Mechanistic optimization of wide-gap ultrafast laser quartz glass welding with plasma dynamics

Abstract

Ultrafast lasers have the advantages of high speed, small heat-affected zones, and non-contact processing. They can achieve fine welding in the field of microelectronic packaging, improve product quality, and reduce losses. However, ultrafast laser glass welding under wide-gap conditions faces challenges such as insufficient filling and an unstable molten pool, which limit its operability in practical applications. In this study the factors influencing welding strength are investigated by studying the interaction mechanism between the laser and glass, plasma density evolution, and temperature field analysis. First, the principle of irreversible expansion occurring in large gaps during welding was analyzed, and the welding results under different conditions were explained according to this principle. Avalanche ionization and photoionization are key mechanisms of plasma-induced irreversible expansion. Second, to obtain the optimal process parameters for use in the experiment, the plasma density and temperature field were numerically simulated, which reduced the experimental group and improved the experimental efficiency.

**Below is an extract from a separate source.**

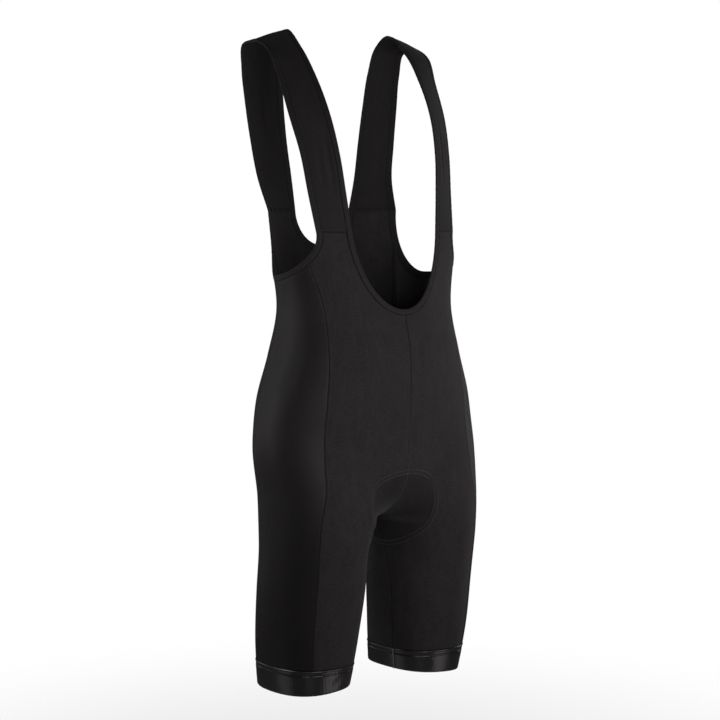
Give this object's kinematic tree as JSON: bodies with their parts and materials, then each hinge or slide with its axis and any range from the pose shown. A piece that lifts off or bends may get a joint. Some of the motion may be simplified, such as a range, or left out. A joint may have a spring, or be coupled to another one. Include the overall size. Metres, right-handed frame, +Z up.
{
  "type": "cycling bib shorts",
  "caption": "Black knitted cycling bib shorts in worn form: scooped neck, shoulder straps, side panels, stitched-in seat pad and smooth elastic leg bands.",
  "frame": {"origin": "On top of the wearer's shoulders, midway between the undersides of the two straps at their highest stretch", "axes": "+Z up, the chest faces -Y, +X is the garment's own left"},
  "size_m": [0.3366, 0.2092, 0.8661],
  "materials": {
    "knit_front": "matt fine knit with a faint heather grain",
    "knit_side": "smooth stretch knit, soft sheen",
    "knit_strap": "matt stretch knit",
    "binding": "folded knit edge",
    "leg_band": "satin elastic",
    "pad_foam": "brushed cloth over foam"
  },
  "bodies": {
    "root": {"front_left": "knit_front", "front_right": "knit_front", "back_left": "knit_front", "back_right": "knit_front", "side_left": "knit_side", "side_right": "knit_side", "strap_left": "knit_strap", "strap_right": "knit_strap", "neck_binding": "binding", "armhole_binding_left": "binding", "armhole_binding_right": "binding", "leg_band_left": "leg_band", "leg_band_right": "leg_band", "seat_pad": "pad_foam"}
  },
  "joints": []
}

Finally, the relationships between the process parameters, cavity shape, and welding strength were verified in an experiment involving ultrafast laser welding of quartz glass. The revealed plasma–cavity interaction mechanism and predictive modeling framework are applicable to a broad class of transparent dielectrics, offering a transferable scientific basis for precision laser joining. This work provides foundational insights into laser–matter interaction under wide-gap conditions and supports future extensions to heterogeneous material systems, complex interface geometries, and high-integration photonic manufacturing.